▶ TASK OBJECTIVE
Reproduce every entry in the listing without alteration.

Saved entries
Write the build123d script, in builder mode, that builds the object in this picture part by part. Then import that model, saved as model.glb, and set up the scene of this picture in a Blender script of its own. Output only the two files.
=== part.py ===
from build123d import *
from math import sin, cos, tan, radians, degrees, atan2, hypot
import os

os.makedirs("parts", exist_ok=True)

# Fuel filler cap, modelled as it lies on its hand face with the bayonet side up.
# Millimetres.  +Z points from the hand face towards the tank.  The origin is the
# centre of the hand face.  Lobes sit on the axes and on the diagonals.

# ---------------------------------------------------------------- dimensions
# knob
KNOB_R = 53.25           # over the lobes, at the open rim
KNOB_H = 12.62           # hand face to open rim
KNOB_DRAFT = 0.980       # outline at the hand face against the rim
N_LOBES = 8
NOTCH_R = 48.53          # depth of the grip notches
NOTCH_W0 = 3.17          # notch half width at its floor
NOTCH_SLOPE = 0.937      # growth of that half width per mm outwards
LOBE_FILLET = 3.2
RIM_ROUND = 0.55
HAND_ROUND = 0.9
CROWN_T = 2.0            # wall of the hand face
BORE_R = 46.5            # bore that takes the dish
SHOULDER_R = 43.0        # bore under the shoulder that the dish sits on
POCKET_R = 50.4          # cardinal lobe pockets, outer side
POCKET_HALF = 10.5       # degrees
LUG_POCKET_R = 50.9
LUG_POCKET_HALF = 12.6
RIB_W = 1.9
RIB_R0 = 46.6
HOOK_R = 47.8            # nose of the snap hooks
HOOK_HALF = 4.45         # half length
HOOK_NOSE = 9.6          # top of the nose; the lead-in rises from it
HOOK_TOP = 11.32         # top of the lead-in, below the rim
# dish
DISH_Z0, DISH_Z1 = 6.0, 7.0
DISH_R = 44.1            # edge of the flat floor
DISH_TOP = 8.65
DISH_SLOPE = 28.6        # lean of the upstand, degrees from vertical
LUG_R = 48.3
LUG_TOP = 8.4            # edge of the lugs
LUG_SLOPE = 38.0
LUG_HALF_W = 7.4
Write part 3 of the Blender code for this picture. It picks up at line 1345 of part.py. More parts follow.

▶ PROBLEM SOLUTION
Write the build123d script, in builder mode, that builds the object in this picture part by part. Then import that model, saved as model.glb, and set up the scene of this picture in a Blender script of its own. Output only the two files.
=== part.py ===
from build123d import *
from math import sin, cos, tan, radians, degrees, atan2, hypot
import os

os.makedirs("parts", exist_ok=True)

# Fuel filler cap, modelled as it lies on its hand face with the bayonet side up.
# Millimetres.  +Z points from the hand face towards the tank.  The origin is the
# centre of the hand face.  Lobes sit on the axes and on the diagonals.

# ---------------------------------------------------------------- dimensions
# knob
KNOB_R = 53.25           # over the lobes, at the open rim
KNOB_H = 12.62           # hand face to open rim
KNOB_DRAFT = 0.980       # outline at the hand face against the rim
N_LOBES = 8
NOTCH_R = 48.53          # depth of the grip notches
NOTCH_W0 = 3.17          # notch half width at its floor
NOTCH_SLOPE = 0.937      # growth of that half width per mm outwards
LOBE_FILLET = 3.2
RIM_ROUND = 0.55
HAND_ROUND = 0.9
CROWN_T = 2.0            # wall of the hand face
BORE_R = 46.5            # bore that takes the dish
SHOULDER_R = 43.0        # bore under the shoulder that the dish sits on
POCKET_R = 50.4          # cardinal lobe pockets, outer side
POCKET_HALF = 10.5       # degrees
LUG_POCKET_R = 50.9
LUG_POCKET_HALF = 12.6
RIB_W = 1.9
RIB_R0 = 46.6
HOOK_R = 47.8            # nose of the snap hooks
HOOK_HALF = 4.45         # half length
HOOK_NOSE = 9.6          # top of the nose; the lead-in rises from it
HOOK_TOP = 11.32         # top of the lead-in, below the rim
# dish
DISH_Z0, DISH_Z1 = 6.0, 7.0
DISH_R = 44.1            # edge of the flat floor
DISH_TOP = 8.65
DISH_SLOPE = 28.6        # lean of the upstand, degrees from vertical
LUG_R = 48.3
LUG_TOP = 8.4            # edge of the lugs
LUG_SLOPE = 38.0
LUG_HALF_W = 7.4
Write part 3 of the Blender code for this picture. It picks up at line 1345 of part.py. More parts follow.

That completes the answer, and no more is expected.